British bank HBOS reassured investors today, saying rising retail bad debts were in line with its expectations and that it was on track for targeted first-half profit growth.
"Retail credit trends continue to develop as anticipated," Britain's biggest mortgage lender said in a trading statement. "For HBOS, non-performing retail assets have therefore continued to increase, in line with previous guidance."
HBOS said in March that retail bad debts had risen, prompting it to tighten lending. Rival Barclays alarmed investors last week by saying credit-card provisions would cause annual bad debts to rise quicker than expected, and HSBC has warned of worsening retail loan quality.
Revenues are "usefully ahead of last year", margins are stable and costs are under control, HBOS said as it updated investors before first-half results due on August 3.

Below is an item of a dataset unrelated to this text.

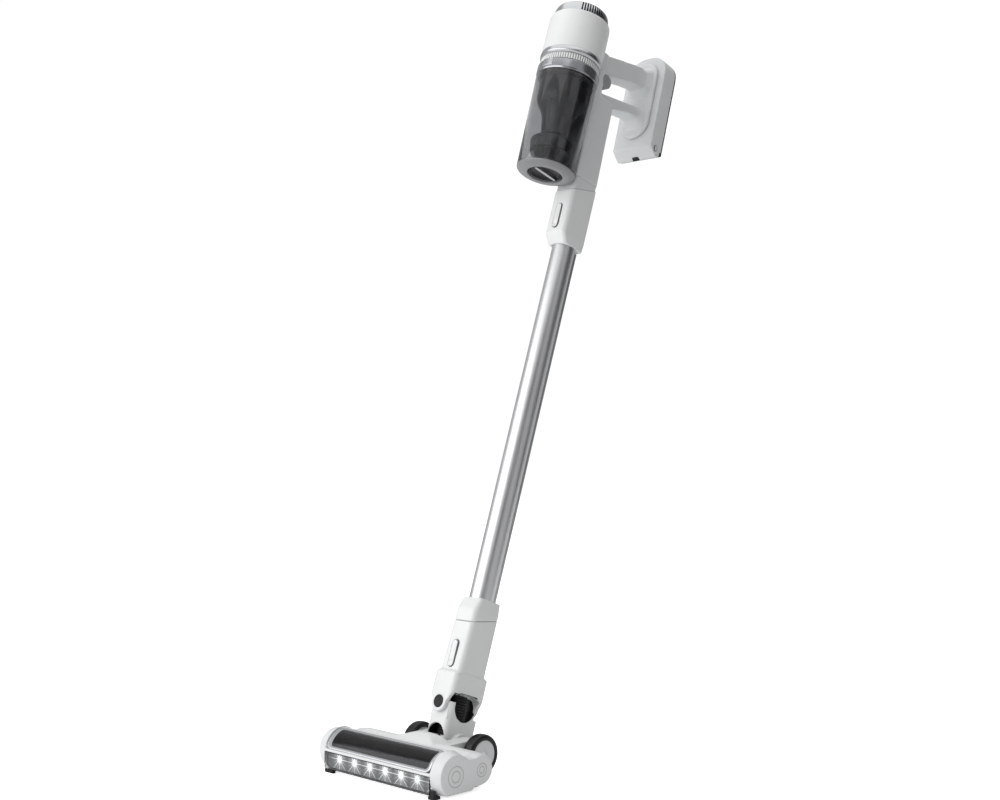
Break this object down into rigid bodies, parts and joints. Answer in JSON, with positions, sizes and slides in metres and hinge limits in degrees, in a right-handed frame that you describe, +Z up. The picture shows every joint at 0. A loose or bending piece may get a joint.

"Critically ..., the deterioration in retail is in line with previous guidance and there has not been a material worsening in expectations," Keefe, Bruyette & Woods analysts with an "outperform" rating on HBOS said in a note to clients.
HBOS has expanded massively since its formation from the merger of Halifax and Bank of Scotland in 2001. The bank posted a 22 percent increase in 2004 pretax profit to 4.6 billion pounds in March as it took market share in credit cards, current accounts and personal loans.
Net mortgage lending is robust and first-half market share is in line with 2004, HBOS said. The bank, Britain's fourth-biggest, said it was on target to buy back 750 million pounds of its own shares this year.
Basic earnings per share for 2004 were reduced by 4 percent to 74.9 pence under IFRS accounting standards, the bank said in a restatement of last year's results before the introduction of the new accounting standard in Europe.
HBOS's shares were up 0.4 percent at 804 pence at 0718 GMT, ahead of the little-changed FTSE 100 index . The lender's stock had underperformed the UK banks sector by about 1 percent this year before Wednesday.